Go from the first line to the line with "settle(piece)" and return those lines verbatim, ends included.

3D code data
/---

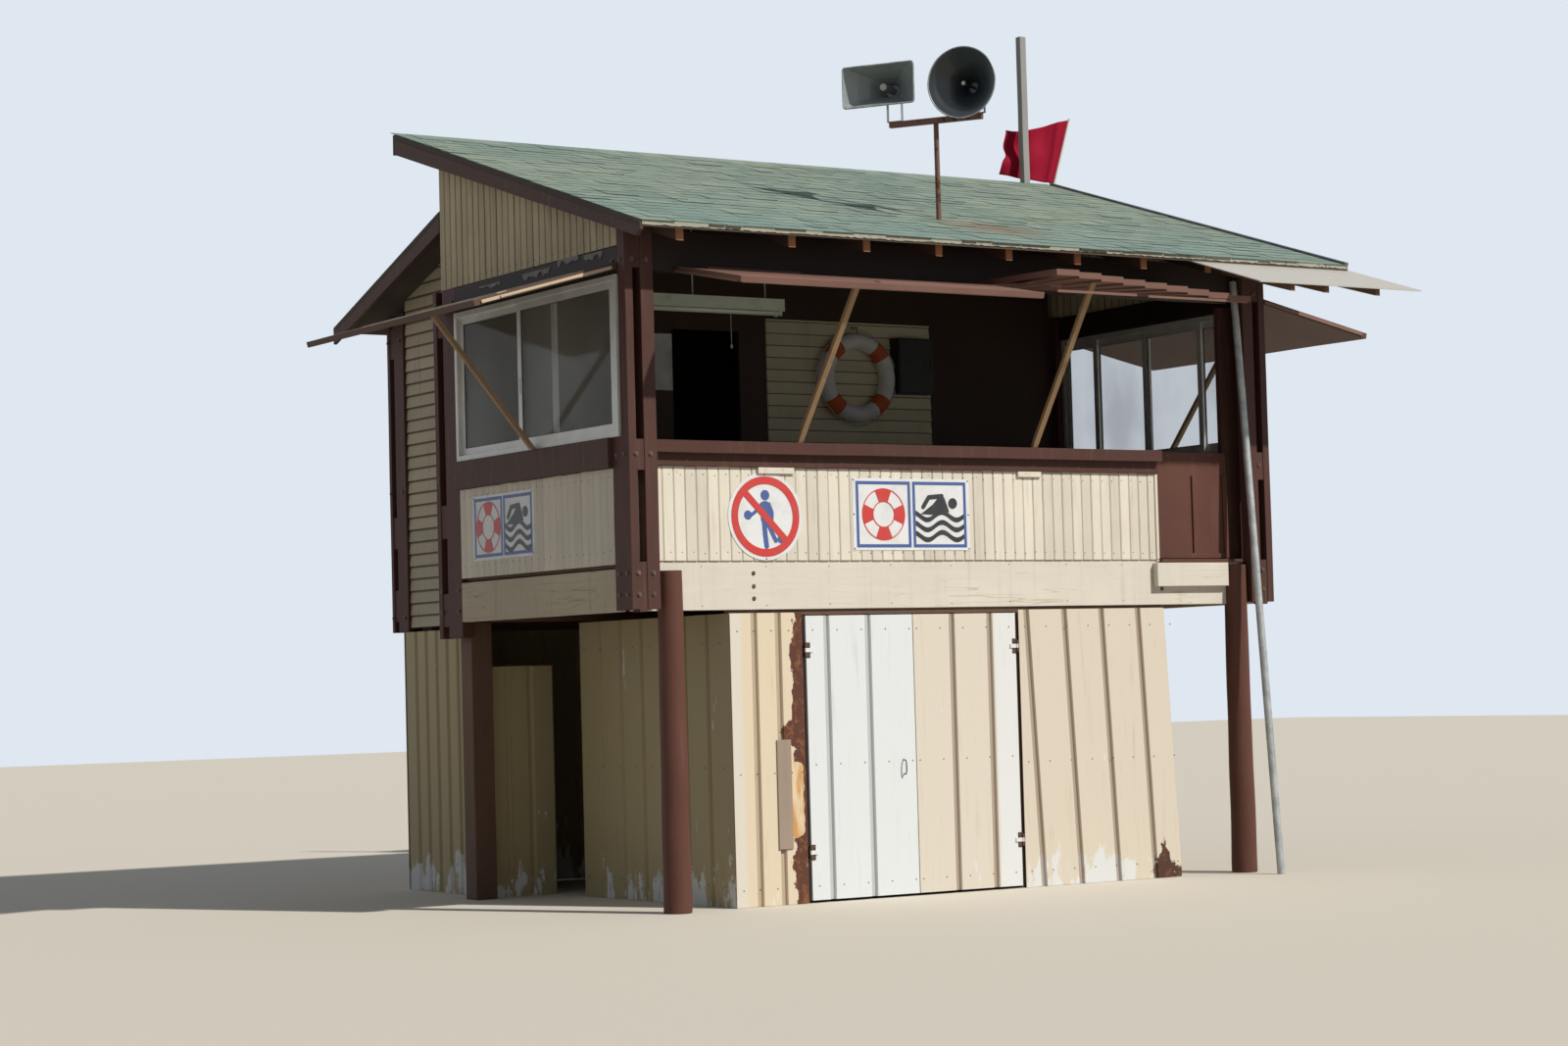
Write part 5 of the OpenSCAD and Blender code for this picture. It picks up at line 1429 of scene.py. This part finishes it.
def sign_layers(name, place, layers):
    """Plate and colours, each a thin layer above the one before."""
    for index, (outlines, material) in enumerate(layers):
        near = SIGN_SEAT + index * SIGN_STEP
        piece = pressed(f"{name}_layer_{index}", outlines, place, 0.0 if index == 0 else near, near + 0.0008, material)
        settle(piece)


def frame_of(cx, cy, half, width):
    """Four bars round a square."""
    inner = half - width
    return [[(cx - half, cy + inner), (cx + half, cy + inner), (cx + half, cy + half), (cx - half, cy + half)],
            [(cx - half, cy - half), (cx + half, cy - half), (cx + half, cy - inner), (cx - half, cy - inner)],
            [(cx - half, cy - inner), (cx - inner, cy - inner), (cx - inner, cy + inner), (cx - half, cy + inner)],
            [(cx + inner, cy - inner), (cx + half, cy - inner), (cx + half, cy + inner), (cx + inner, cy + inner)]]


def wave(cx, cy, half, swell, width):
    """A wavy stripe with its middle crest a little right of the centre."""
    steps = [-half + 2 * half * i / 48 for i in range(49)]
    line = [(cx + u, cy + swell * math.cos(2 * math.pi * (u - 0.02) / 0.27)) for u in steps]
    return [(u, v + width / 2) for u, v in line] + [(u, v - width / 2) for u, v in line[::-1]]


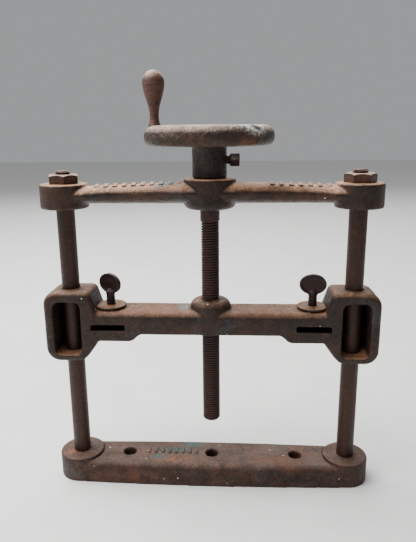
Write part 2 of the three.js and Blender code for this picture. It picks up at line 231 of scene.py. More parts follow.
def capped(bm):
    """Closes the open cuts of a solid."""
    bmesh.ops.holes_fill(bm, edges=[e for e in bm.edges if e.is_boundary], sides=0)
    bmesh.ops.recalc_face_normals(bm, faces=bm.faces)
    return bm


def moved(bm, x=0.0, y=0.0, z=0.0):
    """Moves a solid."""
    bmesh.ops.translate(bm, vec=(x, y, z), verts=bm.verts)
    return bm


def turned(bm, angle, axis, centre=(0, 0, 0)):
    """Turns a solid by an angle in degrees."""
    bmesh.ops.rotate(bm, verts=bm.verts, cent=centre, matrix=Matrix.Rotation(math.radians(angle), 3, axis))
    return bm


def mirrored(bm):
    """The other-hand copy of a solid, across x = 0."""
    other = bm.copy()
    bmesh.ops.scale(other, vec=(-1, 1, 1), verts=other.verts)
    bmesh.ops.reverse_faces(other, faces=other.faces)
    return other


def both(bm):
    """A right-hand solid and its left-hand copy."""
    return [bm, mirrored(bm)]


def combined(parts):
    """Several solids in one bmesh."""
    bm = bmesh.new()
    for part in parts:
        mesh = bpy.data.meshes.new("part")
        part.to_mesh(mesh)
        bm.from_mesh(mesh)
        bpy.data.meshes.remove(mesh)
        part.free()
    return bm


def as_object(name, bm):
    """An object in the scene with the bmesh as its mesh."""
    mesh = bpy.data.meshes.new(name)
    bm.to_mesh(mesh)
    bm.free()
    obj = bpy.data.objects.new(name, mesh)
    bpy.context.scene.collection.objects.link(obj)
    return obj


def baked(obj):
    """Applies an object's modifiers and gives its mesh back as a bmesh. The object is removed."""
    graph = bpy.context.evaluated_depsgraph_get()
    bm = bmesh.new()
    bm.from_object(obj, graph)
    mesh = obj.data
    bpy.data.objects.remove(obj)
    bpy.data.meshes.remove(mesh)
    return bm


def fused(parts, grain, passes):
    """One skin round overlapping solids. Smoothing passes leave the small fillets of a casting."""
    obj = as_object("fused", combined(parts))
    skin = obj.modifiers.new("skin", "REMESH")
    skin.mode = "VOXEL"
    skin.voxel_size = grain
    fillets = obj.modifiers.new("fillets", "SMOOTH")
    fillets.factor = 0.5
    fillets.iterations = passes
    return baked(obj)


def worked(bm, tools, operation):
    """A solid after a boolean operation with some tools, with crisp edges."""
    obj = as_object("body", bm)
    tool = as_object("tools", combined(tools))
    boolean = obj.modifiers.new("worked", "BOOLEAN")
    boolean.operation = operation
    boolean.solver = "EXACT"
    boolean.object = tool
    result = baked(obj)
    tool_mesh = tool.data
    bpy.data.objects.remove(tool)
    bpy.data.meshes.remove(tool_mesh)
    return result


def cut(bm, tools):
    """Cuts drilled, bored or sawn shapes out of a solid."""
    return worked(bm, tools, "DIFFERENCE")


def common(bm, other):
    """What two solids share."""
    return worked(bm, [other], "INTERSECT")


def rough_cast(bm, wave, depth, seed):
    """Sinks the skin a little by smooth noise, as a sand casting is never flat."""
    bm.normal_update()
    offset = Vector((seed * 17.0, seed * 5.0, seed * 11.0))
    for v in bm.verts:
        broad = noise.noise(v.co / wave + offset)
        fine = noise.noise(v.co / (wave * 0.3) - offset)
        v.co -= v.normal * depth * (0.5 + 0.35 * broad + 0.3 * fine)
    return bm


def helix(radius, depth, pitch, low, high, steps=36):
    """A screw thread on Z, cut off square at both ends."""
    turns = math.ceil((high - low) / pitch) + 2
    crest, flank = pitch * CREST_SHARE, pitch * FLANK_SHARE
    root = radius - depth
    profile = [(root, 0), (radius, flank), (radius, flank + crest), (root, 2 * flank + crest), (root, pitch)]
    bm = bmesh.new()
    verts = [bm.verts.new((r, 0, z + low - pitch)) for r, z in profile]
    edges = [bm.edges.new(pair) for pair in zip(verts, verts[1:])]
    bmesh.ops.spin(bm, geom=verts + edges, cent=(0, 0, 0), axis=(0, 0, 1), dvec=(0, 0, pitch / steps),
                   angle=math.tau * turns, steps=steps * turns, use_merge=False, use_duplicate=False)
    bmesh.ops.remove_doubles(bm, verts=bm.verts, dist=1e-3)
    sliced(bm, (0, 0, low), (0, 0, -1))
    sliced(bm, (0, 0, high), (0, 0, 1))
    return capped(bm)


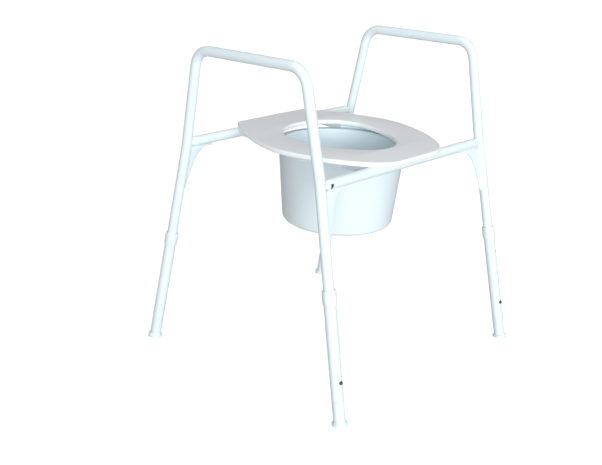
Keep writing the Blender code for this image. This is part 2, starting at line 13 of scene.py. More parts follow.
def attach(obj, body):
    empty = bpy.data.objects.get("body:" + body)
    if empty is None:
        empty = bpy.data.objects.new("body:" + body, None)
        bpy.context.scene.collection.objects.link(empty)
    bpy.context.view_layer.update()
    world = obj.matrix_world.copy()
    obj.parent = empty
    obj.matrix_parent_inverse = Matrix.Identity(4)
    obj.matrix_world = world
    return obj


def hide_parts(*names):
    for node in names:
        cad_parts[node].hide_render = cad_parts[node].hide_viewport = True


# ---- dimensions, as in the CAD model ------------------------------------------------------------

TUBE_RADIUS = 0.0111
TUBE_WALL = 0.0015
SLEEVE_RADIUS = 0.0127
SLEEVE_WALL = 0.0012
GAP = 0.0003

ARM_HEIGHT = 0.699
ARM_HALF_WIDTH = 0.281
ARM_HALF_LENGTH = 0.153
ARM_MIDDLE_Y = -0.006
ARM_BEND_RADIUS = 0.0444
KINK_HEIGHT = 0.482
KINK_HALF_WIDTH = 0.276
KINK_BEND_RADIUS = 0.080
FOOT_HALF_WIDTH = 0.2985
FRONT_LEAN = 0.193
REAR_LEAN = 0.210
FRONT_RAIL_HEIGHT = 0.4748
REAR_RAIL_HEIGHT = 0.4902
CAP_LENGTH = 0.0215
CAP_SPIGOT = 0.0155
SLOT_NEAR = 0.0035
SLOT_FAR = 0.0132
SLOT_MIDDLE = 0.0084
SLOT_FLOOR = 0.0045
SLOT_LOW = -0.0090
SLOT_HIGH = 0.0038
SLOT_TAPER = 0.6
# radius of the dark rod that paints shade into the cap slots
SHADE_ROD_RADIUS = 0.0100
WELD_RADIUS = 0.0010
SUPPORT_WELD_RADIUS = 0.0012

GUSSET_THICKNESS = 0.0035
GUSSET_REACH = 0.076
GUSSET_DROP = 0.112

HOLE_COUNT = 6
HOLE_PITCH = 0.0254
HOLE_RADIUS = 0.0045
BUTTON_UP = 0.0900
BUTTON_RADIUS = 0.0040
BUTTON_PROUD = 0.0160
TUBE_END_UP = 0.0700
SLEEVE_END_UP = 0.0520
SLEEVE_TOP_UP = 0.2725
COLLAR_TOP_UP = 0.2790
COLLAR_LENGTH = 0.0285
COLLAR_RADIUS = 0.0147
FOOT_RADIUS = 0.0162
FOOT_FLANGE = 0.0065
SPIGOT_TOP_UP = 0.0665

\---

EXERCISE RESULT
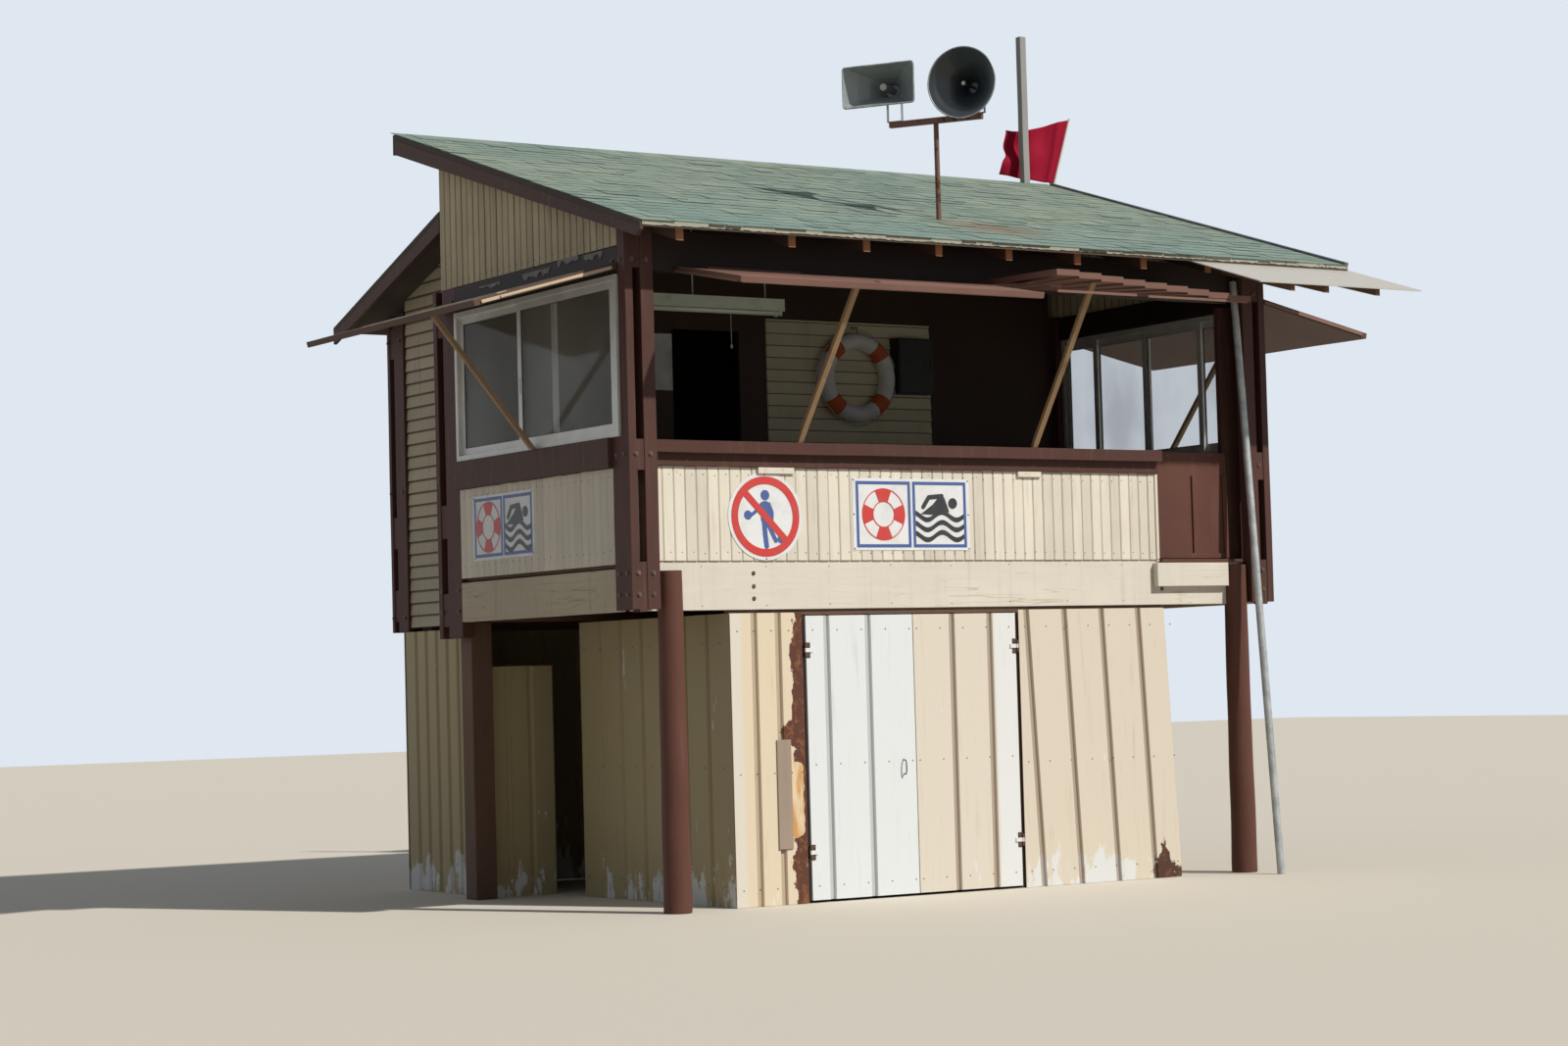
Write part 5 of the OpenSCAD and Blender code for this picture. It picks up at line 1429 of scene.py. This part finishes it.
def sign_layers(name, place, layers):
    """Plate and colours, each a thin layer above the one before."""
    for index, (outlines, material) in enumerate(layers):
        near = SIGN_SEAT + index * SIGN_STEP
        piece = pressed(f"{name}_layer_{index}", outlines, place, 0.0 if index == 0 else near, near + 0.0008, material)
        settle(piece)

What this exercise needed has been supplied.